For the pdf $f(x,\theta)=\frac{1}{2\theta}e^\frac{-|x|}{\theta}, -\infty<x<\infty, \theta>0$ derive $Y_i=|X_i|$. This is what I've done:
$Y_i=|X_i| => X_i = \pm Y_i$
Then |J| = 1 where J is the Jacobian
Then I end up with $f(y)=\frac{1}{2\theta}e^\frac{-|y|}{\theta}$
This does not seem right.
For the confidence interval, I found a pivot $\frac{\bar{X}}{2\theta} \sim \chi^2_{2n}$. I am trying to find the confidence interval for $e^\frac{-1}{\theta}$.
I found a confidence interval for $\theta$. It would be $\chi^2_{2n,1-\frac{\alpha}{2}}<\frac{\bar{X}}{2\theta}<\chi^2_{2n,\frac{\alpha}{2}}$, and then rearranging for $\theta$ I get $\frac{\bar{X}}{2\chi^@_{2n,\frac{\alpha}{2}}} < \theta<\frac{\bar{X}}{2\chi^2_{2n,1-\frac{\alpha}{2}}}$
I also need to find a confidence interval for $e^\frac{-1}{\theta}$ and I'm not sure how.

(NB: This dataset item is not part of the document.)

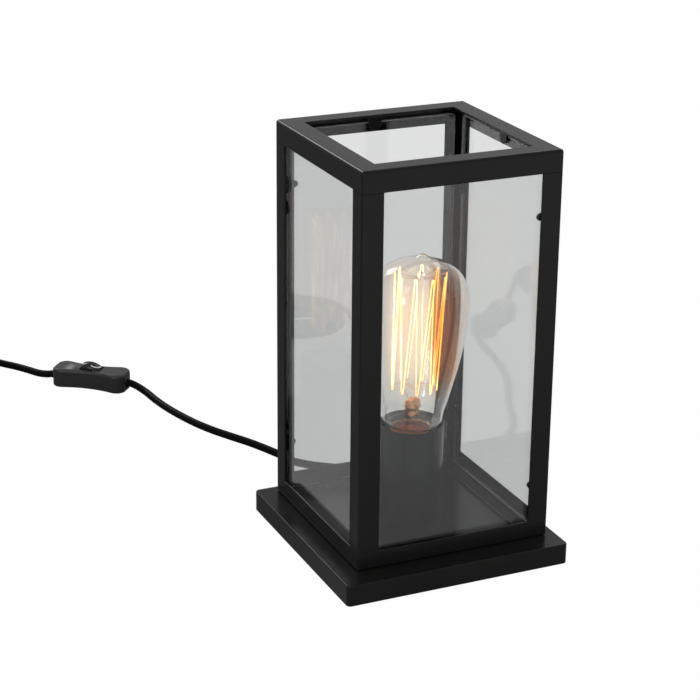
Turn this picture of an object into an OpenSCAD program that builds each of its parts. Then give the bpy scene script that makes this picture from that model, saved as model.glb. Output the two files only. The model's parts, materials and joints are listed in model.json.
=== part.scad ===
// Lantern table lamp: an open-topped frame of steel angle with four glass panes, standing on a flat
// steel base, round a large pear-shaped filament bulb in a plain lampholder. The cord leaves at the
// back, runs through an in-line rocker switch, and its spare length is wound up beside its plug.
// Millimetres, +Z up, origin on the floor at the middle of the base. The wide face at the front
// looks along -Y.

/* [Base] */
// Width and depth of the base tray
base_w = 154; // [146:1:190]
// Height of the tray's wall, its top plate included
base_h = 13.8; // [13:0.1:20]
// Sheet of the tray
base_t = 1.5; // [1:0.1:2]
// Radius of the tray's four upright corners
base_corner_r = 3; // [2.5:0.5:6]
// Radius of the tray's upper edge
base_edge_r = 0.6; // [0.4:0.1:1]
// Height of the floor gap under the tray's wall
floor_gap = 1.2; // [0.8:0.1:1.5]
// Sheet of the bottom cover
cover_t = 1.5; // [1.2:0.1:2]
// How far the cover lies inside the tray's lower edge
cover_recess = 0.4; // [0.2:0.1:0.8]
// Diameter of a rubber foot
foot_d = 14; // [10:1:20]
// Distance from the tray's side to the middle of a foot
foot_inset = 14; // [12:1:24]
// Diameter of the cover's screws
cover_screw_d = 3; // [2.5:0.5:3]
// Distance from the tray's side to a cover screw
cover_screw_inset = 27; // [24:1:30]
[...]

The cumulative probability function of $Y$ is found by $$P(Y\leq y)=P(|X|\leq y)=P(-y\leq X \leq y)=\int_{-y}^y\frac{1}{2\theta}e^{-\frac{|x|}{\theta}}dx=$$ $$=\frac{1}{2\theta}\bigg(\int_0^ye^{-\frac{x}{\theta}}dx+\int_{-y}^0e^{\frac{x}{\theta}}dx\bigg)=\frac{1}{2\theta}\bigg({\theta}(1-e^{-\frac{y}{\theta}})+{\theta}(1-e^{-\frac{y}{\theta}})\bigg)=1-e^{-\frac{y}{\theta}}$$ for $y \in [0,\infty)$. The probability density function of $Y$ is $$\frac{d}{dy}P(Y \leq y)=\frac{1}{\theta}e^{-\frac{y}{\theta}} \ \ \ \ \ y \in[0,\infty)$$ This is an exponential distribution with parameter $\lambda=\frac{1}{\theta}$.
Addendum
As in OP, the confidence interval for $\bar{X}/(2\theta)$ is $$P\bigg(\chi^2_{2n,1-0.5\alpha}<\frac{\bar{X}}{2\theta}<\chi^2_{2n,0.5\alpha}\bigg)$$ By rearranging an then changing sign $$P\bigg(\frac{2}{\bar{X}}\chi^2_{2n,1-0.5\alpha}<\frac{1}{\theta}<\frac{2}{\bar{X}}\chi^2_{2n,0.5\alpha}\bigg)$$ $$P\bigg(-\frac{2}{\bar{X}}\chi^2_{2n,0.5\alpha}<-\frac{1}{\theta}<-\frac{2}{\bar{X}}\chi^2_{2n,1-0.5\alpha}\bigg)$$ Also $-\theta^{-1}\in (-\infty,0)$ so $$P\bigg(\exp\bigg\{-\frac{2}{\bar{X}}\chi^2_{2n,0.5\alpha}\bigg\}<\exp\bigg\{-\frac{1}{\theta}\bigg\}<\bigg\{-\frac{2}{\bar{X}}\chi^2_{2n,1-0.5\alpha}\bigg\}\bigg)$$